[Modeling code records]

_ _ _ _ _ _ _

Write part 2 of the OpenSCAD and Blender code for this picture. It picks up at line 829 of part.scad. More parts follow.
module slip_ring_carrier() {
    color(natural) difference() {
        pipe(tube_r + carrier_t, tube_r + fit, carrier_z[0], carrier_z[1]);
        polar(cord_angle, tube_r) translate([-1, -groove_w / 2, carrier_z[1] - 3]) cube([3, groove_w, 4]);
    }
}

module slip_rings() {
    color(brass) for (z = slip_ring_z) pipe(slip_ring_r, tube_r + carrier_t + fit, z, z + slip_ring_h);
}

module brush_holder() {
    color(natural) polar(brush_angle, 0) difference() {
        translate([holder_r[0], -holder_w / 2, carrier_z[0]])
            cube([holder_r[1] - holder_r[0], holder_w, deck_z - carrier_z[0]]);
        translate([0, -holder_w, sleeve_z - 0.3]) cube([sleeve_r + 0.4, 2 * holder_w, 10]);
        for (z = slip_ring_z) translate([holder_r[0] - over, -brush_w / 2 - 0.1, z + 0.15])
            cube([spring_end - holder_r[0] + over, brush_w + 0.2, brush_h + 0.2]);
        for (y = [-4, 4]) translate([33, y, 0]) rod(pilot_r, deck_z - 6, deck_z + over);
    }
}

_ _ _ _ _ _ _

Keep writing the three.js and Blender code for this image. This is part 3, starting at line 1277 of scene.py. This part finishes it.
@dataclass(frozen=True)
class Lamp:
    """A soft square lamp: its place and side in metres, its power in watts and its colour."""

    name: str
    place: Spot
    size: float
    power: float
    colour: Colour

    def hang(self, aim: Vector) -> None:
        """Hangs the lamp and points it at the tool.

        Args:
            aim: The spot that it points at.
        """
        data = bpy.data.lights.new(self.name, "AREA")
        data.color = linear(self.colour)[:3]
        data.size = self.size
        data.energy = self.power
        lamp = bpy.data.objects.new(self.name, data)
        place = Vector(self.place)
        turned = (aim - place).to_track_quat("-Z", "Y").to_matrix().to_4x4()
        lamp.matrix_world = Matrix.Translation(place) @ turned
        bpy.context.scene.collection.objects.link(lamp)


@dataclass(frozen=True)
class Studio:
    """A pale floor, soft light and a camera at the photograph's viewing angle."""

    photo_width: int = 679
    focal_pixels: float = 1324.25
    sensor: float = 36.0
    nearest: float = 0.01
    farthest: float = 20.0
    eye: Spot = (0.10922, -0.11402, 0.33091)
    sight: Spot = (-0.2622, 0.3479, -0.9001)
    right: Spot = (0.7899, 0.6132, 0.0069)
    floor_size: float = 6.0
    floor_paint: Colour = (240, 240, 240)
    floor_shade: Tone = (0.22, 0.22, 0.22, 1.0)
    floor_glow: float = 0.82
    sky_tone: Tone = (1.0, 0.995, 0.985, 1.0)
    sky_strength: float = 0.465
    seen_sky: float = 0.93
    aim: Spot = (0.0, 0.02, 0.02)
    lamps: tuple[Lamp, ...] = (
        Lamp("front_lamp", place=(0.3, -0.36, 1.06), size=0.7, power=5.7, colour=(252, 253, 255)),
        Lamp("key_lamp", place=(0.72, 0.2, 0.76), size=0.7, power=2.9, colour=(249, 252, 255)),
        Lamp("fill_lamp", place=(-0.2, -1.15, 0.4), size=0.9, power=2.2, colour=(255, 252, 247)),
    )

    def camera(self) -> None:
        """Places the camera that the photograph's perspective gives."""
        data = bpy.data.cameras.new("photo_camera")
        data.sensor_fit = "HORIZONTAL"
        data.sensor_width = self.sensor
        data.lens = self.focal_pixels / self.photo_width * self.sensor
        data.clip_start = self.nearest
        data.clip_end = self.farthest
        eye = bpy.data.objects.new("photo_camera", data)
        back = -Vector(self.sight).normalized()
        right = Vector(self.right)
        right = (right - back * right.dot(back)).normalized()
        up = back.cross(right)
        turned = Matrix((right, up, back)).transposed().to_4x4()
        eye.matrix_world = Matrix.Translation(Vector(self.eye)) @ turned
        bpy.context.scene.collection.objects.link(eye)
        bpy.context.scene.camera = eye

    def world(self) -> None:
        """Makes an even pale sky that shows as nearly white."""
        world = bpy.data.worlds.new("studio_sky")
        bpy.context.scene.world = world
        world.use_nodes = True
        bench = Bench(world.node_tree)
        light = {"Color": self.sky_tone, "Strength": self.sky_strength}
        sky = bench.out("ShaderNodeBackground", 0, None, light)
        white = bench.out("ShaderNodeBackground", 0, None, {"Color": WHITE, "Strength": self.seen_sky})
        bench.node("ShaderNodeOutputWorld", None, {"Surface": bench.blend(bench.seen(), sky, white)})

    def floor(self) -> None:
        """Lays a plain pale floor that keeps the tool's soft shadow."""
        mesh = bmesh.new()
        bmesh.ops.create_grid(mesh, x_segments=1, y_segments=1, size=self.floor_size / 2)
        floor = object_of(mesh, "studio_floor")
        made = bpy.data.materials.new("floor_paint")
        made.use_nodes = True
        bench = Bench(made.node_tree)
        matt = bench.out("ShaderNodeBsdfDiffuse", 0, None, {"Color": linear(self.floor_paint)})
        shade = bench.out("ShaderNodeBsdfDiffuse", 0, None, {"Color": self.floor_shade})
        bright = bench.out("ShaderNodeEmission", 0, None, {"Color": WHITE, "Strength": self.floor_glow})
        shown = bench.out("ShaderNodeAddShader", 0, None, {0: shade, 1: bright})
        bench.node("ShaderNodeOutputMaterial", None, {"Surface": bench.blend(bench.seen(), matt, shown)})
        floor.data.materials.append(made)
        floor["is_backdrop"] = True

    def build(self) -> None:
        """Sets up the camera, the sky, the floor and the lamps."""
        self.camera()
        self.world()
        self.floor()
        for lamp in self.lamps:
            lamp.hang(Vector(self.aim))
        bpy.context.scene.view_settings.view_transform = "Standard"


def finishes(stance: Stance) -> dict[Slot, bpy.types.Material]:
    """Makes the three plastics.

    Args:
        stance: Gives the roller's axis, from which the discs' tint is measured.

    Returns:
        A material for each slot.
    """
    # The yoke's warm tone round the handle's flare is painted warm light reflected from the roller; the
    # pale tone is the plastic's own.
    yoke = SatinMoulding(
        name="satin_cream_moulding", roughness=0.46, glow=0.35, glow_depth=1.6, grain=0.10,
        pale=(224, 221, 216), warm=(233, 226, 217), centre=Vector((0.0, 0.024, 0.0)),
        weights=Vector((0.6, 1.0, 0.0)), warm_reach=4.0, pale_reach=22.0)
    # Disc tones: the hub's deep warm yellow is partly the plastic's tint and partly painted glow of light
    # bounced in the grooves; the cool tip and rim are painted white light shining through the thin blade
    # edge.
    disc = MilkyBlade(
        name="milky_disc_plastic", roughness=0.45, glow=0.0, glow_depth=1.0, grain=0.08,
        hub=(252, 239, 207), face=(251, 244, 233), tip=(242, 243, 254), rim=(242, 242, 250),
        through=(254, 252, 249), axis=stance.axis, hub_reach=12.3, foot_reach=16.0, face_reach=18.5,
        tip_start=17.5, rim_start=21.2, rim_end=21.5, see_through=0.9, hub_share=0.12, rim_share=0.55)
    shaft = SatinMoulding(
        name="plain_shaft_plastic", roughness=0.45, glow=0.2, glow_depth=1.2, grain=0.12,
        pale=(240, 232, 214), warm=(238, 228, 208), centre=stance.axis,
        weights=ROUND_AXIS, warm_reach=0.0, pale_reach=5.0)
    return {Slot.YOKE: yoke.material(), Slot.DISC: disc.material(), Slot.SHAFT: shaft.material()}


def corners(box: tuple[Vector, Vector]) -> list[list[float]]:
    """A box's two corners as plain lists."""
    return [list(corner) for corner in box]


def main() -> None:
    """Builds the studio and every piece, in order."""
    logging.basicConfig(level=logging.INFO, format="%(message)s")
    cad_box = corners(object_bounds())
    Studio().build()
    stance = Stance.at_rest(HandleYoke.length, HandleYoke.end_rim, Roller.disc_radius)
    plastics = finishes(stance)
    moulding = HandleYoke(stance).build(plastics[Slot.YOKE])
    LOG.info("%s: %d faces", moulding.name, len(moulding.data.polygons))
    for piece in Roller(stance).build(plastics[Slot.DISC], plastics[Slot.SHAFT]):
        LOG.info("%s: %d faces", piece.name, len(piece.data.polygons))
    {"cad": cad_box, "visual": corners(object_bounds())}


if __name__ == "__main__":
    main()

_ _ _ _ _ _ _

Your objective: Exactly reproduce the lines that run from the line bearing "Keep writing the" through the line bearing "at the tool.", with both end lines included.

Reply to the task:
Keep writing the three.js and Blender code for this image. This is part 3, starting at line 1277 of scene.py. This part finishes it.
@dataclass(frozen=True)
class Lamp:
    """A soft square lamp: its place and side in metres, its power in watts and its colour."""

    name: str
    place: Spot
    size: float
    power: float
    colour: Colour

    def hang(self, aim: Vector) -> None:
        """Hangs the lamp and points it at the tool.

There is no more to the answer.